Closed charlie-bluespec closed 4 years ago

kiniry commented 4 years ago

Is this happening this week? If so, please add Sprint #2 to the Milestone. I'll only mention this on this particularly issue @charlie-bluespec. As you can see, I'm labeling all of these recent label-less issues. Please try to label issues when they get filed, as that helps me and others who are managing/tracking issues across all projects keep up with matters.

charlie-bluespec commented 4 years ago

@joestoy, do we need another FreeBSD image from Cambridge with all the virtio drivers, or does the image you have now contain them all.

rwatson commented 4 years ago

@jrtc27 @bsdjhb @brooksdavis

I believe that the image you have from @jrtc27 likely has exactly what is needed .. but tagging to confirm.

joestoy commented 4 years ago

@jrtc27 referred me to the following

https://www.cl.cam.ac.uk/~jrtc4/cheribsd-minimal-riscv64.img and https://www.cl.cam.ac.uk/~jrtc4/cheribsd-riscv64.img are the rootfs images I've been using

https://www.cl.cam.ac.uk/~jrtc4/bbl-riscv64.FETT has a working virtio kernel
https://www.cl.cam.ac.uk/~jrtc4/bbl-riscv64.GFE is a working mfsroot kernel, but I don't think I updated it with virtio fixes

Thus far I've been using the GFE one; I guess the FETT one is the image @rwatson is referring to above. Does that satisfy the "built with LLVM" criterion in the title of this issue? I'm not sure how the two .img files fit into the picture. I haven't used them yet -- please advise.
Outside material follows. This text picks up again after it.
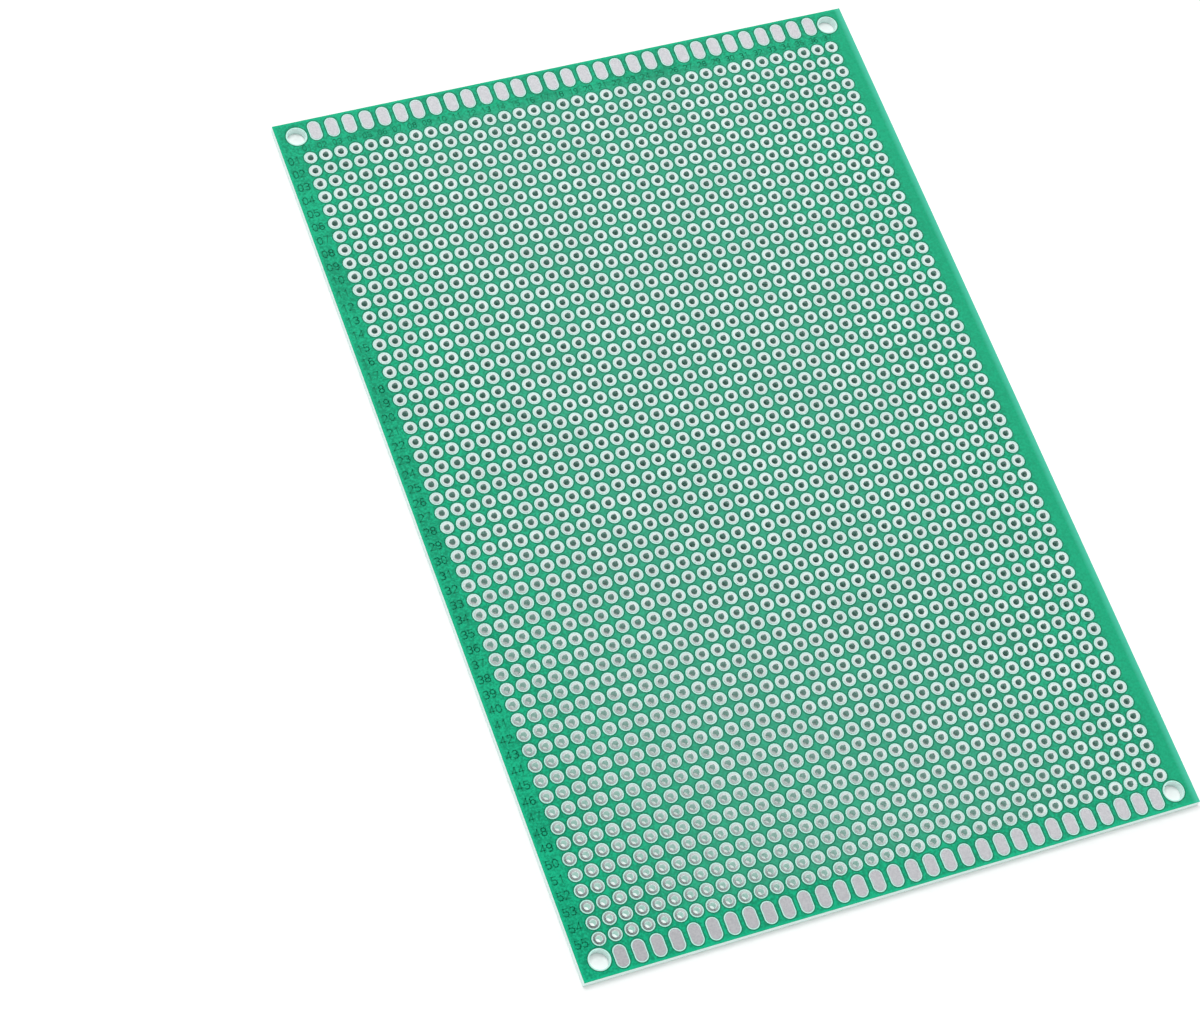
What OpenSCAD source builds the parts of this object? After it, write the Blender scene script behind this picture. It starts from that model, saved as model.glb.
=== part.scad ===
// Prototype board: a glass-epoxy sheet coated with green mask on both faces, drilled
// with a grid of plated through holes, with a row of tinned oval pads along each
// short end and a bare screw hole in each corner.
// Millimetres. X runs across the board, Y along it towards row 1, and Z out of the
// front face. Z = 0 is the plane that the rear pads rest on.

/* [Sheet] */
// Width, across X
board_w = 100; // [98:0.5:120]
// Length, along Y
board_l = 150; // [150:0.5:180]
// Glass-epoxy sheet with its two coats of mask
sheet_t = 1.5; // [0.8:0.1:3.2]
// Width of the lane between two rows where the mask settles
lane_w = 0.3; // [0.1:0.05:0.5]
// Depth that the mask settles in a lane
lane_sag = 0.01; // [0.005:0.005:0.02]

/* [Hole grid] */
// Hole to hole, both ways
pitch = 2.54; // [2.2:0.01:2.54]
// Holes across X
columns = 37; // [6:1:37]
// Rows in each of the blocks that the holes are grouped in
block_rows = 5; // [1:1:5]
// Distance from the board's middle to the grid's, towards the last row
grid_shift = 0.7; // [0:0.05:0.8]
// Finished bore of a plated hole
bore_d = 1; // [0.6:0.05:1.2]
// Thickness of the plating in the hole
plating_t = 0.05; // [0.03:0.01:0.08]
// Round pad
pad_d = 1.8; // [1.6:0.05:2]
// Height that a pad stands above the sheet
pad_t = 0.05; // [0.03:0.01:0.1]

/* [Edge pads] */
// Pads along each short end
edge_pads = 31; // [3:1:31]
// Pad to pad
edge_pitch = 2.9; // [2.2:0.05:2.9]
// Width across X
edge_pad_w = 1.75; // [1:0.05:2]
// Length along Y, round ends included
edge_pad_l = 3.3; // [2.4:0.05:3.6]
// From the board's short edge to a pad's middle
edge_pad_inset = 2.35; // [2.1:0.05:2.4]

/* [Screw holes] */
// Bare hole in each corner
screw_d = 3; // [2:0.1:3.2]
// From the board's long edge to the hole's centre
screw_inset_x = 3.3; // [2.5:0.05:3.5]
// From the board's short edge to the hole's centre
screw_inset_y = 2.75; // [2.2:0.05:2.8]

/* [Hidden] */
blocks = 11;
rows = blocks * block_rows;
board_t = sheet_t + 2 * pad_t;
drill_r = bore_d / 2 + plating_t;
cut = 1;
$fn = 32;

function column_x(i) = (i - (columns - 1) / 2) * pitch;
// Y of row j, counted from 0 at the first row, which is nearest the +Y end
function row_y(j) = ((rows - 1) / 2 - j) * pitch - grid_shift;

// full-width band of the sheet that holds one row of holes
module row_band() {
  band_l = pitch - lane_w;
  difference() {
    translate([-board_w / 2, -band_l / 2, 0]) cube([board_w, band_l, sheet_t]);
    for (i = [0 : columns - 1])
      translate([column_x(i), 0, -cut]) cylinder(r = drill_r, h = sheet_t + 2 * cut);
  }
}

// full-width lane between two rows
module lane() {
  translate([-board_w / 2, -lane_w / 2, lane_sag]) cube([board_w, lane_w, sheet_t - 2 * lane_sag]);
}

// plain margin from the outermost row's band to a short edge, with its two screw holes
module end_margin(y0, y1, screw_y) {
  difference() {
    translate([-board_w / 2, y0, 0]) cube([board_w, y1 - y0, sheet_t]);
    for (s = [-1, 1])
      translate([s * (board_w / 2 - screw_inset_x), screw_y, -cut])
        cylinder(d = screw_d, h = sheet_t + 2 * cut);
  }
}

module sheet() {
  band_l = pitch - lane_w;
  color([0.07, 0.6, 0.42]) translate([0, 0, pad_t]) union() {
    for (j = [0 : rows - 1]) translate([0, row_y(j), 0]) row_band();
    for (j = [1 : rows - 1]) translate([0, row_y(j - 0.5), 0]) lane();
    end_margin(row_y(0) + band_l / 2, board_l / 2, board_l / 2 - screw_inset_y);
    end_margin(-board_l / 2, row_y(rows - 1) - band_l / 2, -board_l / 2 + screw_inset_y);
  }
}

// plated hole: a pad on each face joined by the lining of the hole
module plated_hole() {
  bore_r = bore_d / 2;
  pad_r = pad_d / 2;
  rotate_extrude() polygon([
    [bore_r, 0], [pad_r, 0], [pad_r, pad_t], [drill_r, pad_t],
    [drill_r, board_t - pad_t], [pad_r, board_t - pad_t], [pad_r, board_t], [bore_r, board_t],
  ]);
}

// all the plated holes of block b, counted from 0 at the first rows
module plated_holes(b) {
  color([0.82, 0.82, 0.84])
    for (j = [b * block_rows : (b + 1) * block_rows - 1], i = [0 : columns - 1])
      translate([column_x(i), row_y(j), 0]) plated_hole();
}

module edge_pad() {
  linear_extrude(pad_t) union() {
    square([edge_pad_w, edge_pad_l - edge_pad_w], center = true);
    for (s = [-1, 1]) translate([0, s * (edge_pad_l - edge_pad_w) / 2]) circle(d = edge_pad_w);
  }
}

// row of oval pads at one short end; end is 1 at +Y and -1 at -Y
module edge_pad_row(end, z) {
  color([0.78, 0.77, 0.79])
    for (i = [0 : edge_pads - 1])
      translate([(i - (edge_pads - 1) / 2) * edge_pitch, end * (board_l / 2 - edge_pad_inset), z])
        edge_pad();
}

sheet();
plated_holes(0);  // plated_holes_block_01
plated_holes(1);  // plated_holes_block_02
plated_holes(2);  // plated_holes_block_03
plated_holes(3);  // plated_holes_block_04
plated_holes(4);  // plated_holes_block_05
plated_holes(5);  // plated_holes_block_06
plated_holes(6);  // plated_holes_block_07
plated_holes(7);  // plated_holes_block_08
plated_holes(8);  // plated_holes_block_09
plated_holes(9);  // plated_holes_block_10
plated_holes(10);  // plated_holes_block_11
edge_pad_row(1, board_t - pad_t);  // front_edge_pads_first_end
edge_pad_row(-1, board_t - pad_t);  // front_edge_pads_last_end
edge_pad_row(1, 0);  // rear_edge_pads_first_end
edge_pad_row(-1, 0);  // rear_edge_pads_last_end
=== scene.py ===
"""A prototype board on a pale bench: a drilled glass-epoxy sheet with green mask,
tinned plated holes, oval pads along the short ends, and row and column numbers."""
import math

import bpy
import numpy as np
from mathutils import Matrix, Vector


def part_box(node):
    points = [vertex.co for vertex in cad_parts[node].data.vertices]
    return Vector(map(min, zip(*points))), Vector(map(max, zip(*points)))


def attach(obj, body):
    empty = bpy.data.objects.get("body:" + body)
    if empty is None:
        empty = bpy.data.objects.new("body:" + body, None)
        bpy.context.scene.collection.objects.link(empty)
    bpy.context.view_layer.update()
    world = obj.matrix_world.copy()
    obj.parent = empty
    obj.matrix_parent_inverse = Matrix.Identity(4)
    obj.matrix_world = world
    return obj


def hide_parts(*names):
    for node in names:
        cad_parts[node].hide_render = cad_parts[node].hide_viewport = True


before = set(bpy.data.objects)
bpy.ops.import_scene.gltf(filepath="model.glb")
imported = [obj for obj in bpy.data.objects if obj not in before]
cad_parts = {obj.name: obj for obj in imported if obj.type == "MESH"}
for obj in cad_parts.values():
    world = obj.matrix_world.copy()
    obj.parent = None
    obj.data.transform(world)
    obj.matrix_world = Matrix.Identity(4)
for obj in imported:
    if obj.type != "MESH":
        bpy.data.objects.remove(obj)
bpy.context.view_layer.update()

MM = 0.001
scene = bpy.context.scene

# The drilled sheet
# The board is one sheet of woven glass cloth in pale epoxy. Both faces carry a printed
# coat of green mask, and the sawn edges and screw holes show the bare pale laminate.

SHEET_LOW, SHEET_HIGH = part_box("sheet")
HALF_W, HALF_L = SHEET_HIGH.x, SHEET_HIGH.y
REAR_FACE, FRONT_FACE = SHEET_LOW.z, SHEET_HIGH.z
MASK_COAT = 0.03 * MM
MASK_ROUGHNESS, MASK_SHINE = 0.25, 0.25
MASK_RIPPLE, RIPPLE_HEIGHT, RIPPLE_STRENGTH = 0.9 * MM, 0.004 * MM, 0.6
SPECKLE, CLOUD, SPECKLE_SHARE = 0.34 * MM, 9 * MM, 0.7
CLOTH_PITCH, PLY = 0.42 * MM, 0.19 * MM
MASK_GREEN = (0.005, 0.485, 0.245, 1)
MASK_GREEN_DEEP = (0.001, 0.280, 0.140, 1)
MASK_GREEN_EVEN = (0.0035, 0.405, 0.202, 1)
# Painted sheen: the paler green of the mask in the middle of the grid.
MASK_GREEN_SHEEN = (0.067, 0.365, 0.246, 1)
MASK_GREEN_EDGE = (0.003, 0.510, 0.265, 1)
MASK_GREEN_PALE = (0.080, 0.600, 0.420, 1)
# Painted shade: the dark green of the ring just outside every opening.
MASK_RING_SHADE = (0.001, 0.155, 0.082, 1)
LAMINATE_PALE = (0.82, 0.97, 0.94, 1)
LAMINATE_YARN = (0.69, 0.92, 0.87, 1)

PITCH = 2.54 * MM
COLUMNS, ROWS = 37, 55
GRID_SHIFT = 0.7 * MM
OPENING_R = 1.08 * MM
OVALS, OVAL_PITCH, OVAL_IN = 31, 2.9 * MM, 2.35 * MM
OVAL_W, OVAL_L = 1.75 * MM, 3.3 * MM
OVAL_GAP = 0.17 * MM
SCREW_R, SCREW_OPENING_R = 1.5 * MM, 1.72 * MM
SCREW_IN_X, SCREW_IN_Y = 3.3 * MM, 2.75 * MM
# The painted shade round every opening is darkest this far outside it and gone this far out.
SHADE_NEAR, SHADE_FAR = 0.07 * MM, 0.30 * MM
# Where the mask's tone changes: along X, along Y, or with the distance from a sawn edge.
RIGHT_MARGIN, RIGHT_EDGE = (46 * MM, 48 * MM), (HALF_W - 1.3 * MM, HALF_W - 0.3 * MM)
# The painted sheen in the middle of the grid is full inside the second size of each pair and gone
# past the first, across and along.
SHEEN_ACROSS, SHEEN_ALONG = (48 * MM, 15 * MM), (71 * MM, 67 * MM)
SAWN_EDGE = (0.6 * MM, 0.15 * MM)
# Of these shares, the second is how strong the painted sheen is and the last how dark the painted
# shade round the openings is.
EVEN_SHARE, SHEEN_SHARE, EDGE_SHARE, RING_SHADE_SHARE = 0.65, 0.5, 0.7, 0.85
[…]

jrtc27 commented 4 years ago

The .img files are intended to be used with the FETT kernel. The GFE kernel has its root filesystem embedded in it, but the FETT kernel is configured to boot from a VirtIO block device, which is provided by the ssith_aws_fpga tool if you provide -B cheribsd-riscv64.img or -B cheribsd-minimal-riscv64.img. Both disk images work, but the latter is a minimal busybox-like image, whereas the former is a full normal image.

joestoy commented 4 years ago

Many thanks. I'll be trying the FETT kernel as soon as today's synthesis terminates, so that's very useful.

kiniry commented 4 years ago

CC to @podhrmic and @immindich as they are tracking FreeBSD-related matters here at Galois (at least, as I understood it was going to be based upon my last conversation with @rfoot).

joestoy commented 4 years ago

I have just booted the FETT kernel with the full image file, and got as far as the login prompt. I can't get any further until someone gives me a username and password on the system I have instantiated on the sytem I have instantiated. That was with the standard Flute (and, at the time of synthesis, the latest ssish-aws-fpga). I try the CHERI-Flute next.

jrtc27 commented 4 years ago

Username root with no password should work.

joestoy commented 4 years ago

Thanks -- that's for tomorrow morning (and you're working very late!).

kiniry commented 4 years ago

CC @dhand-galois so he can observe progress. The above kernel is as we discussed earlier today with the minimal system image.

rwatson commented 4 years ago

(Just so that it isn’t lost amidst so much stuff: This kernel supports VirtIO as long as DMA is coherent, so it works with debug-unit-injected VirtIO, but will not work with direct DMA to FPGA DRAM unless the coherency issue is addressed. We believe that the primary impact of the current model will be a substantial performance impact, but we’ve not attempted to characterise that. My concern is that it probably pushes us over the threshold into “unusably low”, but if not, that could be a viable minimum configuration. If it’s too slow, we need to have sorted out DMA + the coherency issue before we reach viability.)

rwatson commented 4 years ago

With regard to the LLVM question: Yes, all of our userspace + kernels are built only using LLVM, and so the LLVM threshold is met if we think we are at a viable FreeBSD.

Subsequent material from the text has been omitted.